Araoz filed her lawsuit under New York's Child Victim Act, which gives adult survivors of sexual abuse a one-year grace period to pursue civil charges against the perpetrators, beginning today. The complaint also lists a "maid," a "recruiter," and a "secretary" among Epstein's alleged helpers, but accuses Maxwell in particular of having "participated with and assisted Epstein in maintaining and protecting Defendant Epstein's sex trafficking ring." Although Araoz says she never met the socialite, she argues that Maxwell's "implementation and maintenance of [Epstein's] criminal enterprise" meant she [Araoz] and other minors became his victims.

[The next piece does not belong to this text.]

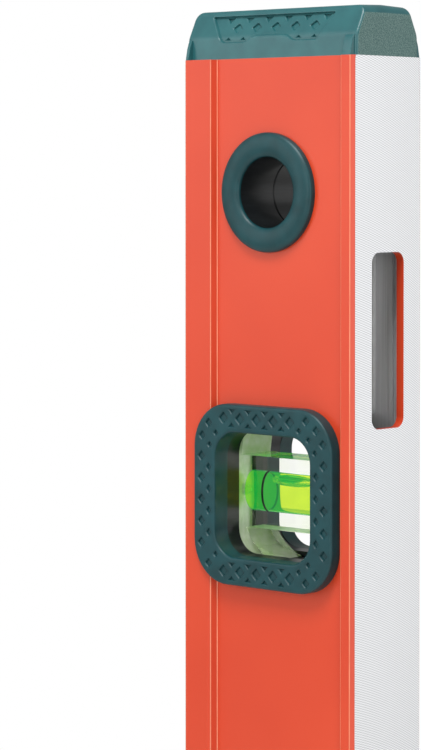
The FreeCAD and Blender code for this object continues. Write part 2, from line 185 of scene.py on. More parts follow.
# Milled aluminium: a bright face under two families of cutter arcs that cross, because a large cutter
# marks the metal with its front and its back edge. The real feed of about 0.2 is too fine to show.
CUTTER_RADIUS = 114
CUTTER_ASIDE = -44
CUTTER_FEED = 0.62
milled, tree, place, shader = new_finish("milled aluminium", Metallic=1.0, Roughness=0.34)
spot = add_node(tree, "SeparateXYZ", {"Vector": place}).outputs
across = add_node(tree, "Math", {0: spot["Y"], 1: CUTTER_ASIDE}, operation="SUBTRACT").outputs["Value"]
square = add_node(tree, "Math", {0: across, 1: across}, operation="MULTIPLY").outputs["Value"]
rest = add_node(tree, "Math", {0: CUTTER_RADIUS ** 2, 1: square}, operation="SUBTRACT").outputs["Value"]
sweep = add_node(tree, "Math", {0: rest}, operation="SQRT").outputs["Value"]
marks = []
for way in ("SUBTRACT", "ADD"):
    along = add_node(tree, "Math", {0: spot["Z"], 1: sweep}, operation=way).outputs["Value"]
    turns = add_node(tree, "Math", {0: along, 1: math.tau / CUTTER_FEED}, operation="MULTIPLY")
    marks.append(add_node(tree, "Math", {0: turns.outputs["Value"]}, operation="SINE").outputs["Value"])
patch = add_node(tree, "TexNoise", {"Vector": place, "Scale": 1 / 14.0, "Detail": 2.0}).outputs["Fac"]
faint = add_node(tree, "Math", {0: marks[1], 1: patch}, operation="MULTIPLY").outputs["Value"]
weave = add_node(tree, "Math", {0: marks[0], 1: faint}, operation="ADD").outputs["Value"]
height = add_node(tree, "MapRange", {"Value": weave, "From Min": -1.5, "From Max": 1.5}).outputs["Result"]
blend = add_node(tree, "MapRange", {"Value": height, "From Min": 0.15, "From Max": 0.85})
shade = add_node(tree, "MixRGB", {"Fac": blend.outputs["Result"], "Color1": linear("#C9CACC"),
                                  "Color2": linear("#F2F3F5")})
tree.links.new(shade.outputs["Color"], shader.inputs["Base Color"])
bump = add_node(tree, "Bump", {"Height": height, "Strength": 0.25, "Distance": 0.05 * MM})
tree.links.new(bump.outputs["Normal"], shader.inputs["Normal"])

# Bare extruded aluminium inside: grey, with die lines along its length.
bare, tree, place, shader = new_finish("bare extruded aluminium", Metallic=0.3, Roughness=0.45)
drawn = add_node(tree, "Mapping", {"Vector": place, "Scale": (1, 1, 0.01)})
lines = add_node(tree, "TexNoise", {"Vector": drawn.outputs["Vector"], "Scale": 1 / 0.5, "Detail": 3.0})
blend = add_node(tree, "MapRange", {"Value": lines.outputs["Fac"], "From Min": 0.3, "From Max": 0.7})
shade = add_node(tree, "MixRGB", {"Fac": blend.outputs["Result"], "Color1": linear("#BFC0C2"),
                                  "Color2": linear("#D6D7D9")})
tree.links.new(shade.outputs["Color"], shader.inputs["Base Color"])
bump = add_node(tree, "Bump", {"Height": lines.outputs["Fac"], "Strength": 0.2, "Distance": 0.05 * MM})
tree.links.new(bump.outputs["Normal"], shader.inputs["Normal"])


def merged_copy(node):
    """A bmesh copy of a CAD piece in millimetres, with its flat faces whole again."""
    mesh = bmesh.new()
    mesh.from_mesh(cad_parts[node].data)
    bmesh.ops.scale(mesh, vec=(1 / MM,) * 3, verts=mesh.verts)
    bmesh.ops.remove_doubles(mesh, verts=mesh.verts, dist=0.004)
    bmesh.ops.dissolve_limit(mesh, angle_limit=math.radians(0.5), verts=mesh.verts, edges=mesh.edges)
    return mesh


def finish_piece(mesh, name, finishes, body, replaced=()):
    """Makes a bmesh in millimetres a piece that rides on a body and stands for CAD nodes."""
    bmesh.ops.scale(mesh, vec=(MM,) * 3, verts=mesh.verts)
    data = bpy.data.meshes.new(name)
    mesh.to_mesh(data)
    mesh.free()
    for finish in finishes:
        data.materials.append(finish)
    data.shade_smooth()
    data.set_sharp_from_angle(angle=math.radians(35))
    piece = bpy.data.objects.new(name, data)
    bpy.context.collection.objects.link(piece)
    evened = piece.modifiers.new("even_shading", "WEIGHTED_NORMAL")
    evened.keep_sharp = True
    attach(piece, body)
    if replaced:
        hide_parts(*replaced)
    return piece


def soften(mesh, edges, radius, steps):
    """Rounds edges."""
    return bmesh.ops.bevel(mesh, geom=edges, affect="EDGES", offset=radius, segments=steps, profile=0.5,
                           material=-1, clamp_overlap=True)


tube = merged_copy("profile")
for face in tube.faces:
    centre = face.calc_center_median()
    outward = face.normal.y * math.copysign(1, centre.y)
    if abs(centre.x) > profile_high.x - 0.01:
        face.material_index = 1
    elif outward > 0.3 and abs(centre.y) > WEB_Y - 0.01:
        face.material_index = 0
    elif abs(centre.x) > profile_high.x - FACE_WALL + 0.01 and abs(centre.y) < SLOT_SIDE:
        face.material_index = 0
    else:
        face.material_index = 2
outer_edges = [
    edge for edge in tube.edges
    if edge.is_manifold and edge.calc_face_angle() > SHARP_EDGE
    and any(face.material_index < 2 for face in edge.link_faces)
    and abs(edge.verts[0].co.z - edge.verts[1].co.z) > 100
    and abs(edge.verts[0].co.y) > WEB_Y - 0.01
]
painted_edges = [edge for edge in outer_edges if all(face.material_index == 0 for face in edge.link_faces)]
soften(tube, [edge for edge in outer_edges if edge not in painted_edges], EDGE_ROUND / 3, 2)
# The rounded faces of the coated edges take the paler coat, which is a painted highlight.
for face in soften(tube, painted_edges, EDGE_ROUND, EDGE_STEPS)["faces"]:
    face.material_index = 3
finish_piece(tube, "profile_tube", [powder, milled, bare, powder_with_painted_highlight], "level", ["profile"])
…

Meanwhile, scrutiny of the Metropolitan Correctional Center continues to intensify: The NY Times reports that the guards who should have been checking in on Epstein every 30 minutes, and therefore limiting the odds that he might duck justice by attempting suicide a second time, fell asleep during their shift. They appear to have let three hours go by before looking in on him, and then doctored the log to cover their tracks.
Those guards (one of whom, according to the Times, was not even experienced in guarding detainees) had reportedly been working overtime for five consecutive days, but still, this oversight is not the only one that seems to have occurred in advance of Epstein's death. MCC officials transferred Epstein's cellmate on Friday night, leaving him alone just over a week after he'd been taken off suicide watch.
Unsupervised, sources say Epstein used a bedsheet to hang himself from his bunk bed on Saturday morning. On Tuesday, U.S. Attorney General William Barr, furious over the string of procedural lapses, reassigned MCC warden Lamine N'Diaye to a Bureau of Prisons office in Philadelphia for the duration of federal inquiries. The two staffers who were assigned to Epstein's unit the night of his death have also been placed on administrative leave.
"We will get to the bottom of what happened, and there will be accountability," Barr promised on Monday. "Any co-conspirators should not rest easy."
Federal prosecutors have pledged to pursue the "conspiracy" portion of the charges against him, while Lisa Bloom—an attorney for some of Epstein's alleged victims—raised the possibility of civil suits against his estate. In an op-ed for the NY Times, Araoz explains how she hopes her lawsuit will challenge a "power structure [that] was stacked against" her.
"I'm angry he won't have to personally answer to me in the court of law. But my quest for justice is just getting started," she writes. "His money, influence and connections to important people made me want to hide and stay silent. Those same powerful forces let him hide and evade justice."
"That changes, starting now," she continues. "I want my story to hold Epstein to account and also his recruiters, the workers on his payroll who knew what he was doing and the prominent people around him who helped conceal and perpetuate his sex-trafficking scheme. Their hideous actions victimized me and so many young girls like me."